* [Written problem]
In the records below, find the line containing "Write part 2" and the line containing "FORWARD, BACKWARD = -1, 1"; please repeat exactly the lines from one to the other, both included, and nothing more.

* [Scripts that build objects]
>>>>
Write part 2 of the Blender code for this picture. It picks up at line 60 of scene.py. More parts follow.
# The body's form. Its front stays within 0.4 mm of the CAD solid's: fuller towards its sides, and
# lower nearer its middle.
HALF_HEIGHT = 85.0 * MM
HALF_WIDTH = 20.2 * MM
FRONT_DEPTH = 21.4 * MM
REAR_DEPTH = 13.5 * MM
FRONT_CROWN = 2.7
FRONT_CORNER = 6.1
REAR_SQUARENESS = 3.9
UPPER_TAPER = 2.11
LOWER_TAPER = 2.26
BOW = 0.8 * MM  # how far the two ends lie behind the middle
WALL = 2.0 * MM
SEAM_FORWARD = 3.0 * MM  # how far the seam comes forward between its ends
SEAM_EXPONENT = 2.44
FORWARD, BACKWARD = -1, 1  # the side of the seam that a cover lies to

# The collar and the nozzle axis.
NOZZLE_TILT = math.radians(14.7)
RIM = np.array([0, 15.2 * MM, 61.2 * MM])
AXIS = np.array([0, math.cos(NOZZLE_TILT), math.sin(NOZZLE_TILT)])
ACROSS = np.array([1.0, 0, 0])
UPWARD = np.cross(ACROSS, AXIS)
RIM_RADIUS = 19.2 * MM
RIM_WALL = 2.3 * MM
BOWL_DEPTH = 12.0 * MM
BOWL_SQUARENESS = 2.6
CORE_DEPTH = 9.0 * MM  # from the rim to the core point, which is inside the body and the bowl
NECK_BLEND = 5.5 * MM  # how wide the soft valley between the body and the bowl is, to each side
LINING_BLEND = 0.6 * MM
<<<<
>>>>
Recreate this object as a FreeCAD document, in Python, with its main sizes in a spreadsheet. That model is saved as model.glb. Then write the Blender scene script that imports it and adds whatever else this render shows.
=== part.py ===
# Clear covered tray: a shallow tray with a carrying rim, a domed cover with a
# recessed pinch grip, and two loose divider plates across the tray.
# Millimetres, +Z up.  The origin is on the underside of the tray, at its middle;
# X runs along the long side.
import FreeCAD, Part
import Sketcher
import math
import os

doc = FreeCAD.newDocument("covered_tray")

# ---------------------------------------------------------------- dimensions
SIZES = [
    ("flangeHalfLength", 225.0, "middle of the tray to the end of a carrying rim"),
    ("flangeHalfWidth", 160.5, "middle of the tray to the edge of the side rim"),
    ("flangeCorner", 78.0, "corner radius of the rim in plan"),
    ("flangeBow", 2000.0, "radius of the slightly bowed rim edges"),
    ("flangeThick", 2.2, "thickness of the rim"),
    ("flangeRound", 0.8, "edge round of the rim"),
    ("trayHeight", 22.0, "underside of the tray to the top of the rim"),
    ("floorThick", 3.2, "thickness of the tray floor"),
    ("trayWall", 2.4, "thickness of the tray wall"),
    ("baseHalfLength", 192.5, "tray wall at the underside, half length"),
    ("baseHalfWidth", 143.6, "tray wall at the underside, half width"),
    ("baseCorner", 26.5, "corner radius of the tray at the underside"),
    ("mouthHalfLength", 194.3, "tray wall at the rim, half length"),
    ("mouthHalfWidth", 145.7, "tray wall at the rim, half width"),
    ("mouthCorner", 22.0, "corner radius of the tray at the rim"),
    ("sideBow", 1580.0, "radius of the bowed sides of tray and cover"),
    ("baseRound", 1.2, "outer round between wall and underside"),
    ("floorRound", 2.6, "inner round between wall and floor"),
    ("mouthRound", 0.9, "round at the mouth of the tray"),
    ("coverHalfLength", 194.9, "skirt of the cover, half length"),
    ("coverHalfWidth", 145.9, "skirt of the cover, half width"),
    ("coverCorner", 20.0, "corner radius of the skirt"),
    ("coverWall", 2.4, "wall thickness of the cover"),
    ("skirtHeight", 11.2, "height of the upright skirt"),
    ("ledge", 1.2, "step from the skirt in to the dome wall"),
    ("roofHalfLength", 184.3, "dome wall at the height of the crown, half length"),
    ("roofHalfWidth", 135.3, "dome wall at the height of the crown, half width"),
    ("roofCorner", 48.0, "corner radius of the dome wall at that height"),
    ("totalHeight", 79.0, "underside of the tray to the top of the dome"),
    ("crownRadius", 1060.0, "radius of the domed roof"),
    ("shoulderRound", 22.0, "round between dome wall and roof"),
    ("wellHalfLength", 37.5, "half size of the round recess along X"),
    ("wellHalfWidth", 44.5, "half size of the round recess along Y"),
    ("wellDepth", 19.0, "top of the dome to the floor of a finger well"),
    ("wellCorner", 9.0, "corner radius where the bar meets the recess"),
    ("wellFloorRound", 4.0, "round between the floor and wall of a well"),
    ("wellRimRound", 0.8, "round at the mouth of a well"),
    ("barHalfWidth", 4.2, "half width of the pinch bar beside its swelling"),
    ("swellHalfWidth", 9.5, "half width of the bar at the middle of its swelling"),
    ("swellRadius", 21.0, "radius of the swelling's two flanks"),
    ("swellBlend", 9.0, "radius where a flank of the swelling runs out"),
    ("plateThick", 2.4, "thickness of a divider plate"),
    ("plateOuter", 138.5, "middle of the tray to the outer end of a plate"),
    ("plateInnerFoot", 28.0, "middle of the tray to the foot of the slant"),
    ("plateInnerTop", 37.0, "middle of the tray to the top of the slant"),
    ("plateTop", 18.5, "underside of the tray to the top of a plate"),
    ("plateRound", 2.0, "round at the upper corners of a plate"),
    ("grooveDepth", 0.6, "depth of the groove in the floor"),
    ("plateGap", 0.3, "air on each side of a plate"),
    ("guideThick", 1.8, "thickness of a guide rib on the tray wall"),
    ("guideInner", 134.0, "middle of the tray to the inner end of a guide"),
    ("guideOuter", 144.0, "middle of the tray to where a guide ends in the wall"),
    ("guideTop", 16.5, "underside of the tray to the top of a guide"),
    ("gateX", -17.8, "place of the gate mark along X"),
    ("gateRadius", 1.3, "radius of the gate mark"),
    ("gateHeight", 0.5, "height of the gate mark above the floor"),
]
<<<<
* [The completed task]
Write part 2 of the Blender code for this picture. It picks up at line 60 of scene.py. More parts follow.
# The body's form. Its front stays within 0.4 mm of the CAD solid's: fuller towards its sides, and
# lower nearer its middle.
HALF_HEIGHT = 85.0 * MM
HALF_WIDTH = 20.2 * MM
FRONT_DEPTH = 21.4 * MM
REAR_DEPTH = 13.5 * MM
FRONT_CROWN = 2.7
FRONT_CORNER = 6.1
REAR_SQUARENESS = 3.9
UPPER_TAPER = 2.11
LOWER_TAPER = 2.26
BOW = 0.8 * MM  # how far the two ends lie behind the middle
WALL = 2.0 * MM
SEAM_FORWARD = 3.0 * MM  # how far the seam comes forward between its ends
SEAM_EXPONENT = 2.44
FORWARD, BACKWARD = -1, 1  # the side of the seam that a cover lies to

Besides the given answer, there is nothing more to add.